In line with the principles discussed by Keith et al. (2020), the selection of ecosystem condition metrics should be an iterative process, reflecting a good ecological understanding, as well as practical considerations of data availability. The proposed SEEA ECT classification can play a key role in this process by highlighting major data gaps (e.g. if there are no appropriate metrics available for a specific class). This also makes it possible to implement the selection process, by proposing simple rules (like “1-3 indicators from each SEEA ECT class”). Nevertheless, as the current examples demonstrate (Fig. 1), for some ECT classes, it might be more difficult to identify/construct appropriate metrics than for other classes. The most universally-accessible SEEA ECT types are compositional state (B1), chemical condition (A2) and landscape (C1) characteristics, representing each of the three main SEEA ECT groups (abiotic, biotic and landscape-level characteristics). Accordingly, an alternative option would be to formulate the ‘minimum requirements’ at the level of ECT groups which would give more flexibility to practitioners of ecosystem condition accounts.

The SEEA ECT classes only provide a rough thematic structure for the condition accounts. To make the SEEA ECT classification more responsive to user needs, future studies should identify more concrete (families of) indicators, taking into consideration all relevant criteria (Keith et al. 2020) including global data availability. These indicator families (or “ECT subclasses”) would also create an opportunity to improve the level of standardisation for the accounts (Polasky et al. 2015). In principle, they can be specified concretely (what characteristic to measure, how to measure it), so that the variables and indicators implemented for subclasses would be comparable across countries, continents and -- for crosscutting characteristics -- also ecosystem types. Nevertheless, this would also mean that, at the level of subclasses, the SEEA ECT classification will not be exhaustive any more: the list of SEEA ECT subclasses should rather be seen as the SEEA EEA recommendation on the concrete metrics to measure, than as a comprehensive classification for all possible metrics. The broad SEEA ECT classes can be considered universal across all biomes and ecosystem types, but the lower hierarchical levels of the SEEA ECT classification will necessarily have to be ecosystem type specific. No single set of metrics can suffice for all ecosystem types (Andreasen et al. 2001).

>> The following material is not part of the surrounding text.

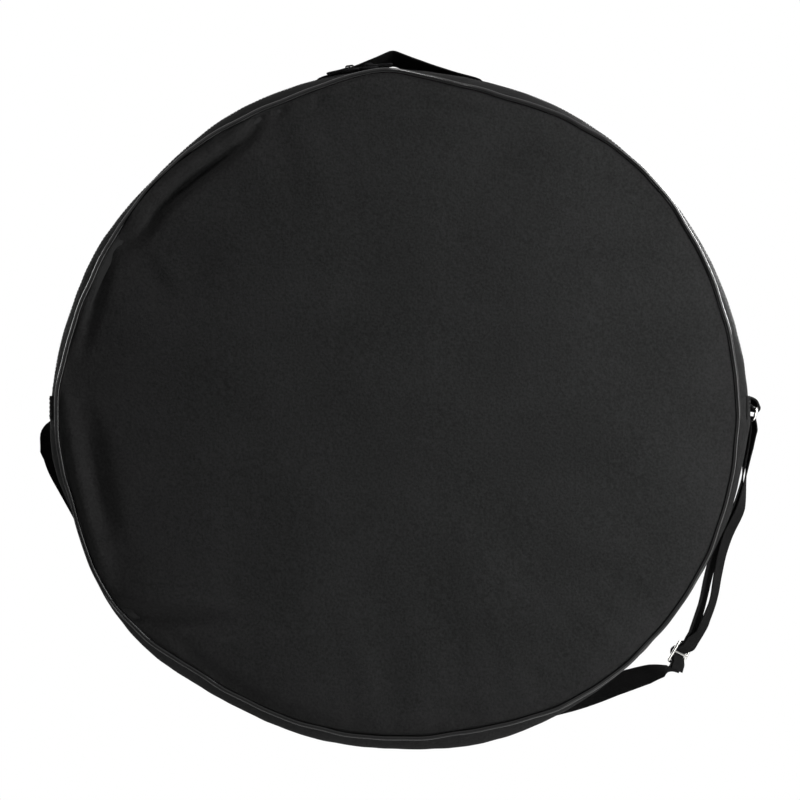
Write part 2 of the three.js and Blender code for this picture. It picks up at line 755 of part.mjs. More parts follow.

The standardisation of ecosystem accounts (Polasky et al. 2015, Steger et al. 2018) is not possible without a comprehensive and consistent (exhaustive and mutually exclusive) classification system of ecosystem characteristics and metrics. We think that the SEEA ECT typology offers a good compromise between conceptual clarity and practical usefulness. Its construction is closely linked to ecological theory (Harwell et al. 1999, Andreasen et al. 2001, Pereira et al. 2013), while the extendible hierarchical system makes it flexible and adaptable for all biomes and ecosystem types. This hierarchical structure also creates the foundations for aggregation, which is consistent across countries and biomes, thus making them comparable, which is necessary to maximise the utility of the SEEA EEA efforts for the UN community.

The System of Environmental Economic-Accounting – Experimental Ecosystem Accounting (SEEA EEA) is going through a revision process between 2018 and 2021. The revised SEEA EEA is expected to be adopted by the United Nations Statistical Commission in March 2021. This article is based on a discussion paper that contributed to the revision process. The views and opinions expressed in this article are those of the authors and do not necessarily reflect the official position of the SEEA EEA. Neither do these views reflect an official position of the European Commission.